The non-relativistic expansion of Dirac-Coulomb energy and the non-retarded Breit interaction correction up to α8order

Abstract

The relativistic corrections for the Dirac-Coulomb system are derived through the method of non-relativistic expansion. By expanding the large and small components of the Dirac wave function and the energy eigenvalues in terms of the square of the fine-structure constant α2, we obtain iterative equations for calculating the higher-order relativistic corrections of Coulomb systems. For a single-electron system, the operator results of the iterative equations are consistent with those in the literature Ref[J.Phys.B,At.Mol.Opt.Phys. 56 045001]. Using these iterative equations, we numerically calculate the relativistic corrections up to the order of α20 for the hydrogen atom, which converge rapidly to the analytical results of the hydrogen atom.
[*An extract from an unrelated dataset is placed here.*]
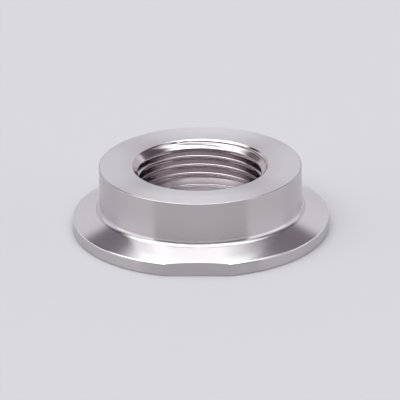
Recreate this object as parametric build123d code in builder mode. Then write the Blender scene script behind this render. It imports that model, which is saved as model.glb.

For the two-electron Dirac-Coulomb system, we also present iterative equations for calculating high-order energy corrections, as well as numerical energy corrections of ground state up to the order of α8. This work also presents the non-relativistic expansion form of non-retarded Breit interaction correction. The α4 order correction to the Dirac Coulomb energy and non-retarded Breit interaction corresponds precisely to the α4 order relativistic correction. Higher-order expansion terms contribute at even powers of α, which represent the contributions from all Coulomb photons and single transverse photons under the non-retarded approximation.